= Radio America (United States) =

American conservative talk radio network

Radio America is an American radio network specializing in conservative-oriented talk programming. A division of the American Studies Center, the network says its mission is "to produce and syndicate quality radio programs reflecting a commitment to traditional American values, limited government and the free market."

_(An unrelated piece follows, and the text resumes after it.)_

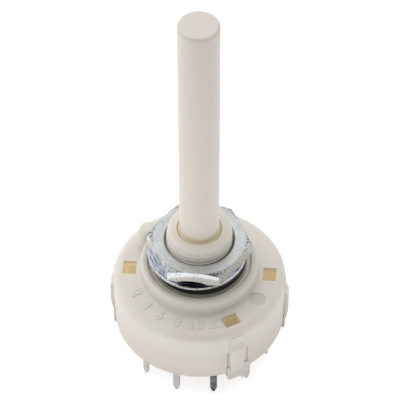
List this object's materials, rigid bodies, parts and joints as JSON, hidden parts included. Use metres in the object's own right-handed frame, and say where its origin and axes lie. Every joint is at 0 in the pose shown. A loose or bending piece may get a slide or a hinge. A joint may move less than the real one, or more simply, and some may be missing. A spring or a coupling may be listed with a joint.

Radio America has a 24/7 schedule of talk shows syndicated to hundreds of radio stations in the U.S. The company's headquarters are on North Glebe Road (Virginia State Route 120) in Arlington, Virginia, a suburb of Washington, D.C.

==Weekday shows==
- Doctor Asa Show with Asa Andrew (Medical show)
- The Chad Benson Show (Conservative Talk)
- The Dana Show with Dana Loesch (Conservative Talk)
- What's Cooking Today with Michael Horn (Food and wine show)
- When Radio Was (Old-Time Radio episodes)

==Weekend shows==
- The Pet Show with Warren Eckstein
- The Money Pit with Tom Kraeutler and Leslie Segrete
- Paul Parent Garden Club
- Intelligent Medicine with Dr. Ronald Hoffman
- Tech It Out with Marc Saltzman
- The Drive with Adam Taylor
- The National Defense Network with Randy Miller

==Past shows==
- Good Day with Doug Stephan
- The Alan Keyes Show
- What's the Story? with Fred Barnes
- Common Sense Radio with Oliver North
- Bob Barr's Laws of the Universe
- The Dr. Joy Browne Show
- The G. Gordon Liddy Show
- The Greg Knapp Experience
- Dateline Washington with Greg Corombos
- Veterans Chronicles with Gene Pell

==History==
Radio America was founded in 1985 by its current president, James C. Roberts. In 1997, it achieved full network status, broadcasting 24 hours a day, seven days a week. Currently, Radio America distributes 15 hours of new programming each weekday. Throughout its existence, Radio America has been producing news, talk, documentary and short-features programming that has been picked up by stations around the nation. The American Studies Center has funded special broadcast projects at Radio America, such as a documentary series on African-American conservatives,

Radio America programming is delivered to radio stations via satellite. Weekdays feature mainly news and political talk shows, while weekends offer specialty programs ranging from home finance and sports to medical advice and politics.

Radio America has a sister organization, the American Veterans Center, which is also funded by the American Studies Center.

== Awards ==
In 1994, Radio America produced The Blues Story: Triumph of An American Musical Art Form, a six-part radio documentary that won a Keeping the Blues Alive Award from the Blues Foundation.

The network has won a host of other awards, including the New York International Radio Festival's Gold and Silver medals, the ABA Silver Gavel, Gabriel, Ohio State, and Freedom Foundation.